= Russell Brown (Canadian politician) =

Canadian politician

Russell Brown (December 11, 1911 - October 19, 1971) was a political figure in Saskatchewan. He represented Last Mountain from 1952 to 1964 as a Co-operative Commonwealth Federation (CCF) member and Souris-Estevan in 1971 as a New Democratic Party (NDP) member in the Legislative Assembly of Saskatchewan.

He was born in Fort William, Ontario, the son of Ernest Albert Brown and Hetty McKeen, and was educated in Saskatchewan, in England and in the United States. From 1931 to 1940, he was a grain buyer for the Saskatchewan Wheat Pool. In 1933, he married Edith May Cummings; he later married his second wife Lorie following Edith's death. Brown served in the Canadian Army during World War II. From 1946 to 1949, he was an auditor for the Saskatchewan Department of Co-operation and Co-operative Development. In 1949, he was hired as a field representative based in Regina for the Saskatchewan Wheat Pool. In the following year, Brown became general secretary for the Saskatchewan CCF.

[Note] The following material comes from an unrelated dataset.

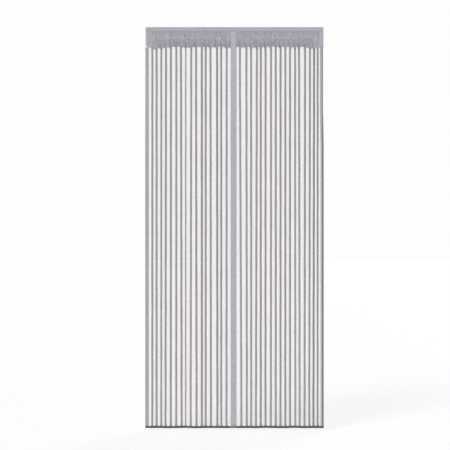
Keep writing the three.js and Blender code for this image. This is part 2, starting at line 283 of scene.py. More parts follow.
def face_outwards(piece):
    """Turns every face of a closed piece outwards."""
    select_only(piece)
    bpy.ops.object.mode_set(mode="EDIT")
    bpy.ops.mesh.select_all(action="SELECT")
    bpy.ops.mesh.normals_make_consistent(inside=False)
    bpy.ops.object.mode_set(mode="OBJECT")


def set_tone(piece, values):
    """Stores how light each point of the cloth is, 1 being its plain colour."""
    mesh = piece.data
    layer = mesh.attributes.get("tone") or mesh.attributes.new("tone", "FLOAT", "POINT")
    layer.data.foreach_set("value", np.broadcast_to(values, len(mesh.vertices)).astype(np.float32))


def points_of(piece):
    """The points of a piece, in millimetres."""
    flat = np.empty(len(piece.data.vertices) * 3, np.float32)
    piece.data.vertices.foreach_get("co", flat)
    return flat.reshape(-1, 3).astype(float) / MM


def move_points(piece, points):
    """Puts the points of a piece at these places, in millimetres."""
    piece.data.vertices.foreach_set("co", (points * MM).astype(np.float32).ravel())
    piece.data.update()


def new_piece(name, points, faces, material):
    """A smooth-shaded piece from points in millimetres and faces."""
    mesh = bpy.data.meshes.new(name)
    mesh.from_pydata((np.asarray(points).reshape(-1, 3) * MM).tolist(), [], faces)
    mesh.materials.append(material)
    mesh.shade_smooth()
    piece = bpy.data.objects.new(name, mesh)
    bpy.context.collection.objects.link(piece)
    set_tone(piece, 1.0)
    return piece


def ring_bodies(rings):
    """Points and faces of closed bodies. rings is an array of body, ring, point, xyz."""
    index = np.arange(np.prod(rings.shape[:3])).reshape(rings.shape[:3])
    turned = np.roll(index, -1, axis=2)
    sides = np.stack([index[:, :-1], turned[:, :-1], turned[:, 1:], index[:, 1:]], axis=-1)
    ends = np.concatenate([index[:, 0, ::-1], index[:, -1]])
    return rings.reshape(-1, 3), sides.reshape(-1, 4).tolist() + ends.tolist()


def finish_piece(piece, slot, *nodes):
    """The piece rides on the curtain, and stands for these nodes of the frame."""
    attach(piece, "root")
    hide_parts(*nodes)
    triangles = sum(len(p.vertices) - 2 for p in piece.data.polygons)
    print(piece.name, "has", triangles, "triangles")


print("a body of 3 rings of 4 points has", len(ring_bodies(np.zeros((1, 3, 4, 3)))[1]), "faces")

# %% [markdown]
# The net hangs in soft vertical waves that grow from under the heading and fade out at the bound
# edges. These are the same waves as in the solids. Each stripe has its own place under the
# heading and at the foot, and a few are wider, narrower or darker than the rest, as uneven as on a
# curtain that was sewn by hand. The waves and wanders here and below have lengths and heights in
# millimetres that were given one by one.

# %% The stripes' places and the hanging waves
RIB_WIDTH = 10.4
LONG_WAVE = 138
SHORT_WAVE = 76
Rib = namedtuple("Rib", "top foot width dye", defaults=(RIB_WIDTH, 1.0))
LEFT_RIBS = [
    Rib(-410.9, -411.1), Rib(-389.7, -390.0, 11), Rib(-366.1, -366.4), Rib(-342.8, -345.0),
    Rib(-317.9, -318.7), Rib(-291.2, -291.5), Rib(-267.8, -264.9), Rib(-244.1, -244.4, 7.2),
    Rib(-216.3, -219.3), Rib(-192.7, -190.1), Rib(-163.5, -163.4, 11), Rib(-144.5, -144.4),
    Rib(-120.5, -118.3), Rib(-87.7, -85.8, 10.5, 0.88), Rib(-66.8, -66.6), Rib(-39.6, -40.4),
]
RIGHT_RIBS = [
    Rib(26.2, 34.0), Rib(59.0, 61.5), Rib(82.5, 83.0), Rib(111.7, 106.7),
    Rib(130.8, 130.9), Rib(155.1, 154.6), Rib(182.1, 181.4), Rib(205.8, 205.6),
    Rib(229.8, 229.4), Rib(253.8, 253.4), Rib(277.3, 277.4), Rib(302.1, 304.1),
    Rib(322.2, 325.1), Rib(352.3, 349.6), Rib(377.1, 373.3), Rib(397.6, 394.3, 10.5, 0.82),
    Rib(415.3, 415.0, 9, 0.9),
]


def ease(value, start, end):
    """0 before start, 1 after end, and a smooth rise between them."""
    share = np.clip((np.asarray(value, float) - start) / (end - start), 0, 1)
    return share * share * (3 - 2 * share)


def wave(x, z):
    """How far the hanging net stands from its plane, in millimetres."""
    from_strip = np.where(x < 0, STRIP_LEFT - x, x - STRIP_RIGHT)
    across = ease(np.minimum(HALF - np.abs(x), from_strip), 30, 100)
    down = 0.7 * ease(-z, 110, 640) + 0.3 * ease(-z, 640, 1480)
    drift = 16 * np.sin(z / 620)
    long = 4.2 * np.sin(2 * math.pi * (x - drift) / LONG_WAVE + 0.6)
    short = 1.6 * np.sin(2 * math.pi * x / SHORT_WAVE + 2.1)
    return across * down * (long + short)


def left_plane(x):
    """The left panel comes forward towards the strip, because it laps over the right one."""
    return NET_PLANE + (LAP_PLANE - NET_PLANE) * ease(x, -HALF + 16, STRIP_LEFT - 15)


def right_plane(x):
    """The right panel hangs straight down behind the lap."""
    return NET_PLANE + 0 * x


def rib_centre(rib, z):
    """Where the middle of a stripe is at a height, with the slight wander of a hung thread."""
    share = np.clip((-z - 110) / (-FOOT - 230), 0, 1)
    seed = rib.top * 0.37
    sway = 0.25 * np.sin(z / 63 + seed) + 0.12 * np.sin(z / 24 + 2 * seed)
    kink = 0.7 * np.sin(z / 8 + seed) * np.exp(-np.maximum(-z - 97, 0) / 14)
    return rib.top + (rib.foot - rib.top) * share + sway + kink


print(len(LEFT_RIBS), "stripes on the left and", len(RIGHT_RIBS), "on the right")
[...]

He served in the provincial cabinet as Provincial Secretary, as Minister of Travel and Information, as Minister of Industry and Information and as Minister Responsible for the Saskatchewan Power Corporation. Brown was defeated by Donald Gilbert MacLennan when he ran for reelection to the provincial assembly in 1964. He then served as Director of Organization for the federal New Democratic Party. Brown resigned in 1965, moving to Estevan. He operated several businesses there and also served on city council.

He was defeated by Ian Hugh MacDougall when he ran for the Souris-Estevan seat in the assembly in 1967 but subsequently defeated MacDougall in 1971. Brown died in office in Regina later that year at the age of 59.